Within minutes Pete was almost a nervous wreck. His son always carried a cell phone and was very responsible. He’d certainly have been there to pick up his wife who had been gone for several weeks, Pete assured me. The next thing I knew Pete was in real turmoil as he worried about what happened to his son. About an hour later he got another call. His son had arrived and was just fine.

A few weeks ago this same Pete talked to me about another matter, this one involving a woman he’s been dating. He had tried to set up something with her and hadn’t gotten any response from her for several days. “This just isn’t like her,” he said. Immediately he knew she must be tired of him and he wondered aloud why she didn’t just tell him she didn’t want to see him any more rather than avoid him. He was in a world of agony and anguish.

A few days later he swung by her house and she met him at the door. She was her usual self, friendly and warm, and unhesitatingly invited him in. During the ensuing conversation it turns out that he had sent her an email and thought he had asked for a response. She, on the other hand, didn’t realize he wanted a response and thought that plans were already firmed up. It was all a misunderstanding.

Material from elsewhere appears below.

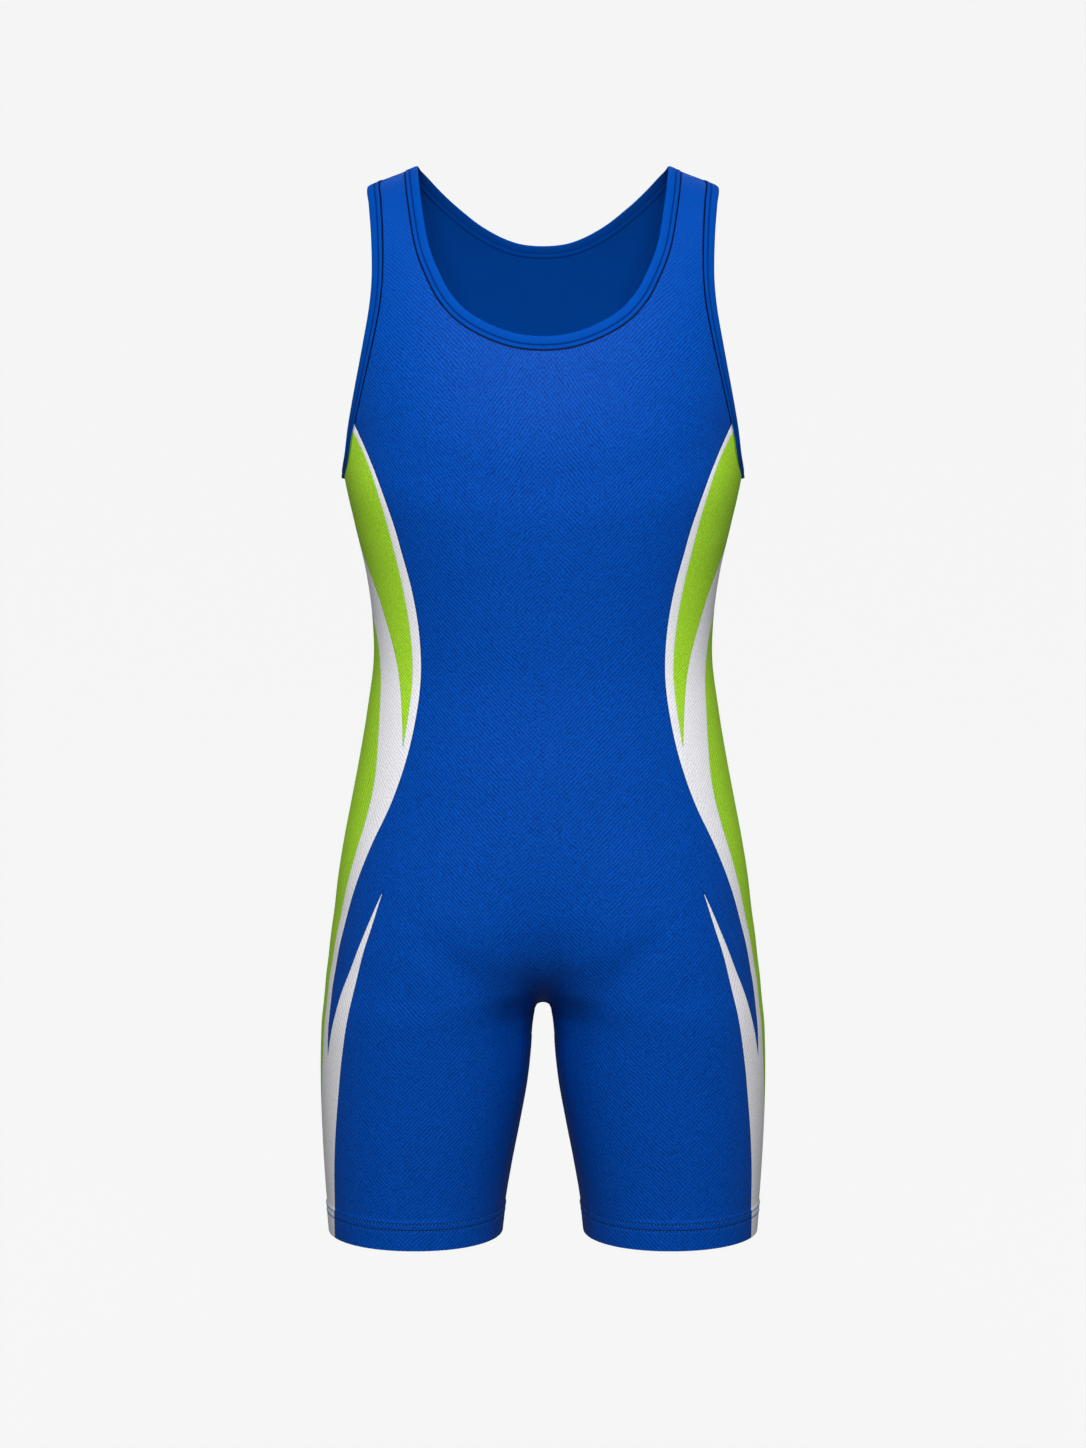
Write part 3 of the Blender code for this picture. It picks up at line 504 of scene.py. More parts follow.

In both incidents – his son not showing up at the airport and his conviction that this woman had unceremoniously dumped him – it was only Pete’s futurizing thoughts that caused him so much suffering. To this day he doesn’t know why his son wasn’t at the airport.

Even when we get proof that we can’t believe our thoughts, as Pete did twice, we still believe our thoughts. We know a relationship shouldn’t end. We know our date shouldn’t be rude to us. We know we should have a partner. Yet it’s only because we believe we know how the world should work rather than seeing how it does work that we live in such emotional pain and turmoil. When will we ever live comfortably in the not-knowing and simply be with what is, watching it unfold, peacefully and painlessly moment to moment? After all, that’s really the only truth there is.